Additionally, our results differ from those of Nakano et al, who concluded that inflammatory monocytes elicited by vaccination actually enhanced immune responses. The immunization models used in our studies and those used by Nakano et al.(10
) were not identical, but we believe the discrepancy can be best explained by the fact that Nakano et al., did not directly evaluate T cell or B cell responses to vaccination, nor did they examine how monocyte blockade or depletion affected those responses. The Nakano publication also noted that since the CCR2 −/− mice lacked a sufficient IFN-γ response then monocytes must be important in augmenting vaccine immunity. However, the known IFN-γ production defect in CCR2−/−
mice would have made it difficult to directly compare IFN-γ production following vaccination of wild type versus CCR2−/−
We believe the monocyte-mediated vaccine counter-regulatory immune responses described here are broadly relevant, since they were found to occur following immunization with a variety of adjuvants and antigens. Recently Friedlender et al., reported that a population of CD11c+ cells were recruited via a CCL2 dependent mechanism following vaccination and augmented cancer immunotherapy (42
).

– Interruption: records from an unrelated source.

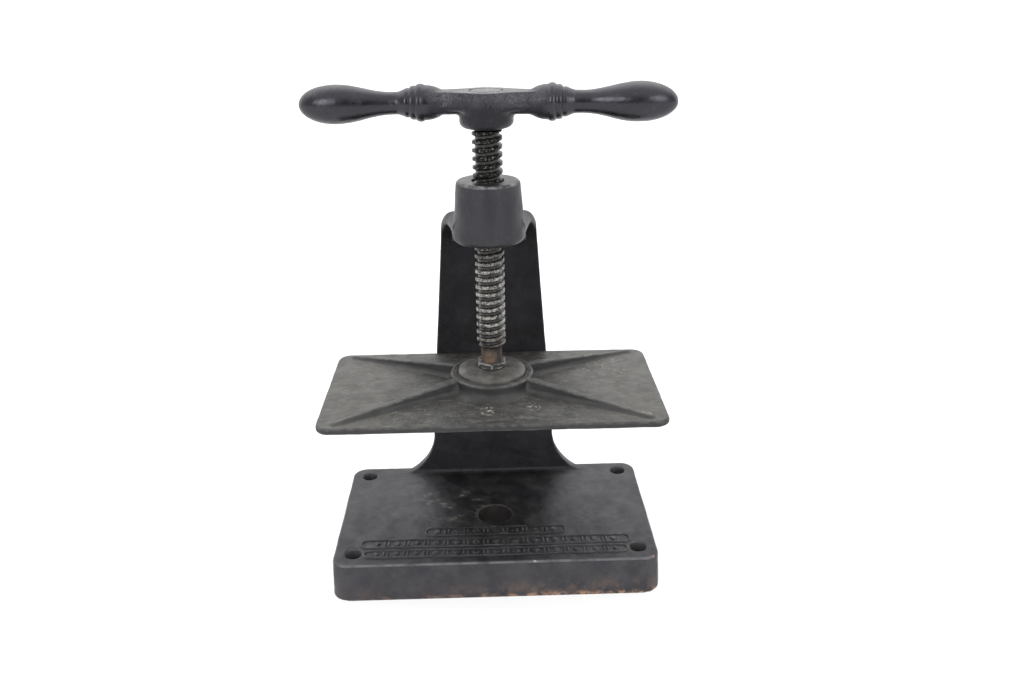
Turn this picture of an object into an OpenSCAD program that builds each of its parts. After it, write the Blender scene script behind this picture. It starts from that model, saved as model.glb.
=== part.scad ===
// Bench screw press: a cast frame, a square-thread screw with a two-grip handle, and a ribbed platen.
// The origin is on the bench, under the screw's axis. +Z is up, and the front faces -Y.

/* [Base] */
// Width of the base's top
base_w = 252; // [236:2:280]
// Front-to-back depth of the base's top
base_d = 150; // [140:2:160]
// Height of the base
base_h = 31; // [26:1:36]
// Outward lean of each side wall, from top to bottom
base_draft = 1.5; // [0.5:0.5:3]
// Corner radius of the base's top
base_corner_r = 12; // [6:1:14]
// Thickness of the base's top and walls
base_t = 9; // [7:1:11]
// Width between the bolt holes
bolt_pitch_x = 222; // [200:2:224]
// Depth between the bolt holes
bolt_pitch_y = 120; // [110:2:122]
// Diameter of the bolt holes
bolt_d = 13; // [9:0.5:14]
// Diameter of the hole under the screw
centre_hole_d = 28; // [20:1:30]

/* [Column and arm] */
// Distance from the screw's axis to the column's face
throat = 71; // [71:1:80]
// Thickness of the column and arm
column_t = 10; // [8:1:12]
// Width of the column at the top
column_top_w = 80; // [74:1:84]
// Width of the column at the base, before its foot flares out
column_foot_w = 110; // [96:1:116]
// Radius of the foot's flare, on each side
flare_r = 46; // [42:1:56]
// Height at which the flare starts, above the base
flare_h = 40; // [30:1:41]
// Height of the arm's underside
arm_z = 266; // [262:1:272]
// Inside radius of the bend from column to arm
bend_r = 25; // [18:1:28]
// Thickness of the rib down the back
rib_t = 12; // [8:1:16]
// Depth of the rib behind the column
rib_d = 26; // [18:1:30]

/* [Screw boss] */
// Height of the boss, up from the arm's underside
boss_h = 45; // [40:1:48]
// Diameter of the boss at the bottom
boss_bottom_d = 54.4; // [52:0.4:60]
// Diameter of the boss at the top
boss_top_d = 46.8; // [44:0.4:50]
// Outside diameter of the threaded sleeve in the boss
nut_d = 31; // [29:0.5:33]

/* [Screw] */
// Thread's outside diameter
screw_d = 22; // [20:0.5:23]
// Thread's root diameter
screw_root_d = 17.6; // [16.6:0.2:18.4]
// Travel per turn
screw_pitch = 6; // [5:0.5:7]
// Threaded length
thread_len = 166; // [150:1:180]
// Diameter of the plain neck above the platen
neck_d = 16; // [14:0.5:16]
// Diameter of the shank inside the handle
shank_d = 16; // [14:0.5:16]

/* [Platen] */
// Space between the base and the platen, as drawn
opening = 112; // [76:1:190]
// Width of the platen
platen_w = 258; // [230:2:270]
// Front-to-back depth of the platen
platen_d = 140; // [124:2:140]
// Thickness of the platen at its edges
platen_edge_t = 5; // [4:0.5:6]
// Rise of the platen's top from its edges to its middle
platen_crown = 2; // [1:0.5:4]
// Outside diameter of the platen's hub
platen_hub_d = 64.4; // [62:0.4:70]
// Height of the platen's hub, up from the underside
platen_hub_h = 18; // [17:0.5:20]
// Diameter of the cap in the hub
cap_d = 53.4; // [50:0.4:55]
// Width across the flats of the cap's hexagon
hex_af = 20.5; // [19:0.5:24]

/* [Handle] */
// Length from end to end
handle_len = 267; // [240:1:290]
// Largest diameter of the grips
grip_d = 27.6; // [24:0.2:30]
// Smallest diameter of the grips
grip_neck_d = 15.8; // [13:0.2:18]
// Diameter of the largest bead
bead_d = 26.2; // [22:0.2:28]
// Height of the bar
bar_h = 16; // [14:1:18]
// Width of the bar
bar_w = 20; // [16:1:22]
// Diameter of the hub
hub_d = 38.4; // [34:0.4:42]
// Length of the hub below the bar
hub_drop = 9.6; // [8:0.4:12]
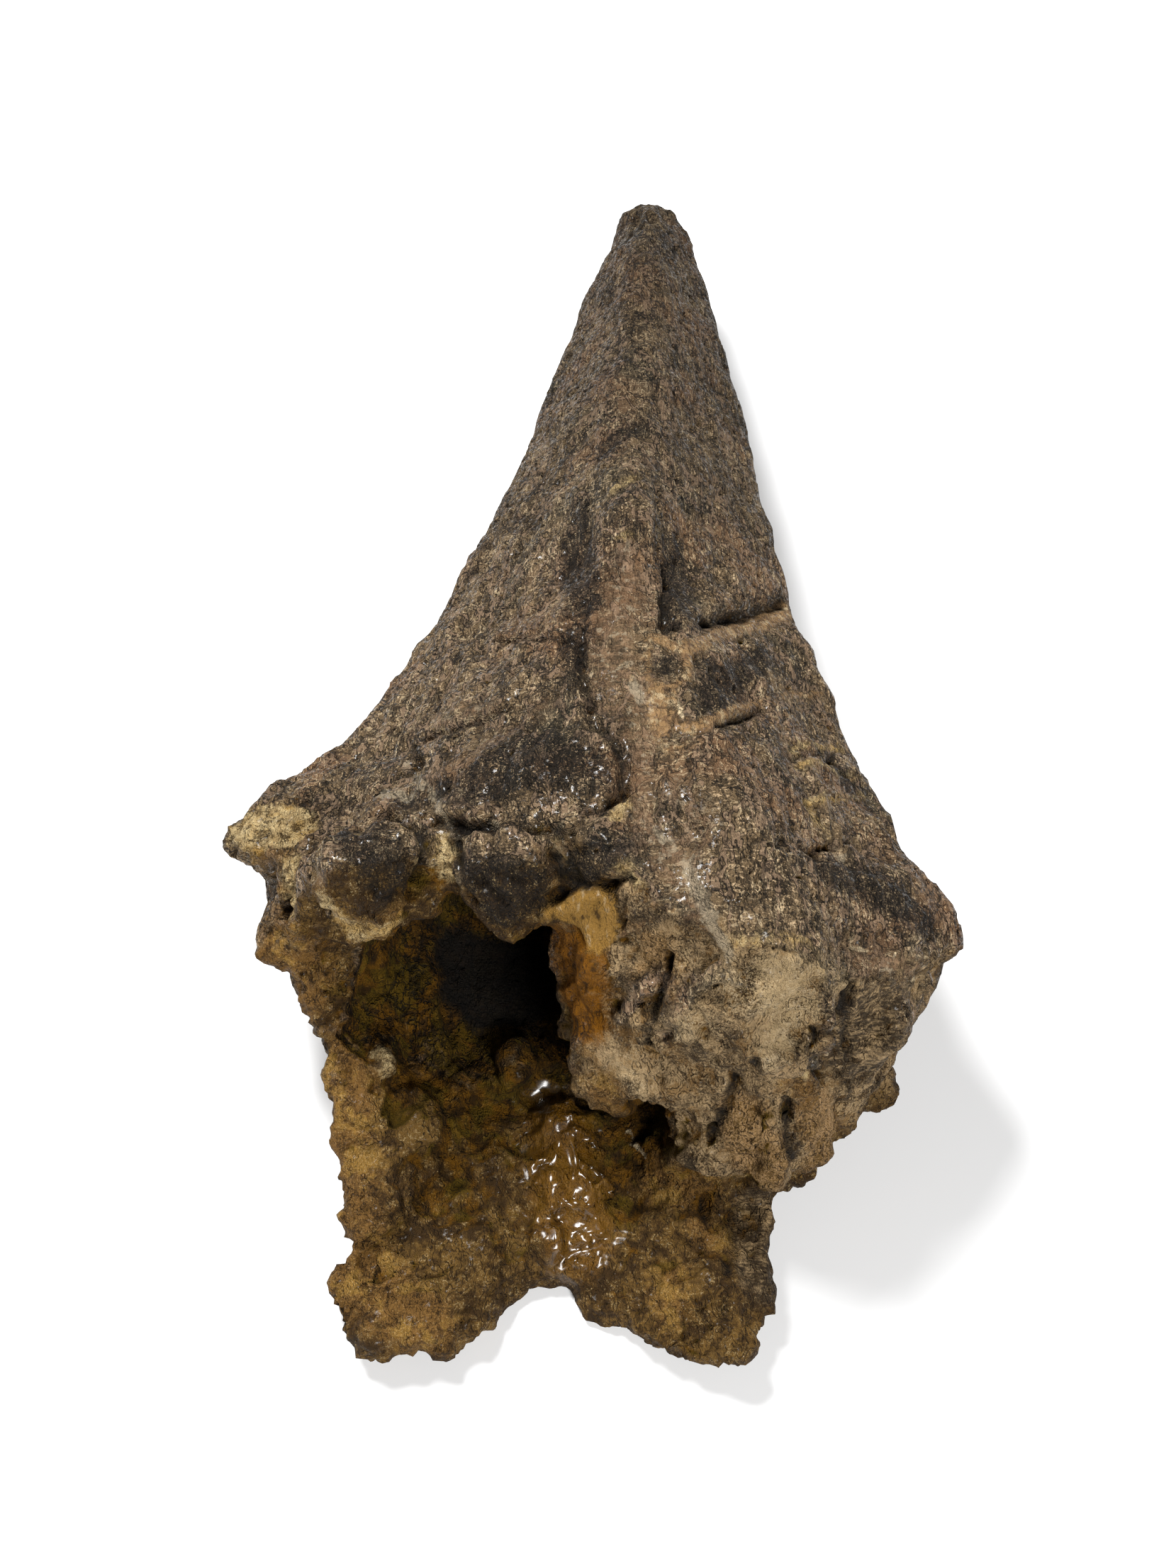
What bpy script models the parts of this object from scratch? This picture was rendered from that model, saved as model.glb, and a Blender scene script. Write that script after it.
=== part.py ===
"""A fossil ankylosaur scute: one hollow, spike-shaped bone from the animal's armour.

The bone lies on its belly with the spike pointing along +Y. Its broken base faces -Y, so the hollow
opens towards -Y. It is a single piece, so the script makes a single object.

The forms are modelled first, as a maker would block them out: a lofted horn, a lofted hollow, the
pieces that have broken away and the knobs that stand on the rim. They are then fused into one
skin, dented and roughened, and thinned to a few thousand faces. Tables are in millimetres.
"""

import math
from typing import NamedTuple

import bmesh
import bpy
import numpy as np
from mathutils import Matrix, Vector, noise

MM = 0.001

# The skin that all the forms are fused into, and what is left of it.
FUSE_VOXEL = 1.5 * MM
SOFTEN_STEPS = 3
SOFTEN_FACTOR = 0.5
FACE_BUDGET = 9400
SHARP_ANGLE = math.radians(50)
LOFT_SMOOTHING = 2
RIDGE_WIDTH_SHARE = 0.15
MARGIN_CREASE = 0.75
RIDGE_CREASE = 0.35

# How a cross-section of the horn is shaped between its margins, its ridge and its belly. Each pair is
# a share of the way across to the belly and a share of the way down to it.
SHOULDER_SHARE = 0.5
LEFT_FLANK = ((0.6, 0.3), (1.0, 0.85))
RIGHT_FLANK = ((0.45, 0.35), (1.0, 0.85))
BELLY_INSET_SHARE = 1 / 6

# How a cross-section of the hollow is rounded: the height and the inset of its upper corners, and
# how far its floor rises at the sides and sags in the middle, in millimetres.
VAULT_HEIGHT_SHARE = 0.88
VAULT_INSET_SHARE = 0.3
FLOOR_RISE = 3.0
FLOOR_SAG = 1.0

# How far the belly is worn flat where it rests.
WORN_DEPTH = 1.0 * MM

BONE_COLOUR = (0.105, 0.078, 0.058, 1.0)
BONE_ROUGHNESS = 0.6


class HornRing(NamedTuple):
    """One cross-section of the outside, at y. Margins are the two sharp side edges."""

    y: float
    left: float
    right: float
    margin_z: float
    ridge_x: float
    ridge_z: float
    belly_left: float
    belly_right: float
    belly_z: float
    fullness: float


class HollowRing(NamedTuple):
    """One cross-section of the hollow, at y."""

    y: float
    left: float
    right: float
    floor_left: float
    floor_right: float
    floor_z: float
    ceiling_z: float


class Lump(NamedTuple):
    """An egg-shaped form: centre, half sizes and a lean about Y in degrees."""

    centre: tuple
    half: tuple
    lean: float


class Dent(NamedTuple):
    """A soft push along the surface's normal. A negative depth raises the surface."""

    centre: tuple
    reach: tuple
    depth: float


class Groove(NamedTuple):
    """A furrow along a line of points."""

    line: tuple
    half_width: float
    depth: float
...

While the vaccine elicited monocytes described in our study did not express CD11c+, it remains possible that they may alter their phenotype over time and therefore may represent be a less differentiated population of cells than those reported by Fridlender et al. In addition, the phenotype of vaccine-elicited inflammatory monocytes may differ significantly in normal animals as in our studies versus their phenotype in animals that already have cancer, as in the Fridlender studies. Finally, the monocyte migration response reported here was most likely TLR independent since it was also observed following immunization with alum adjuvant, though the TLR independence of the effect was not formally examined in our study. Many inflammatory stimuli can induce MCP-1 production and therefore signaling via CCR2 may be the common thread linking vaccine adjuvants and counter-regulatory immune responses mediated by inflammatory monocytes (43
). Our data indicated that MCP-1 was the major chemokine required to mobilize and recruit inflammatory monocytes following vaccination.
The key role played by the MCP-1/CCR2 signaling pathway in regulating vaccine suppression by monocytes may make it possible to use specific chemokine receptor antagonists as a new type of “vaccine adjuvant-adjuvant”. For example, administration of a CCR2 antagonist at the time of vaccination significantly enhanced vaccine humoral and cellular immune responses (see ). Thus, it should be possible to substantially improve vaccine effectiveness using chemokine receptor antagonists already under development for treatment of inflammatory disorders in humans (48
). Finally, vaccine amplification by administration of chemokine receptor antagonists and/or concurrent administration of cysteine may be particularly attractive as strategies to boost vaccine responses in difficult to vaccinate populations such as the very young and the elderly.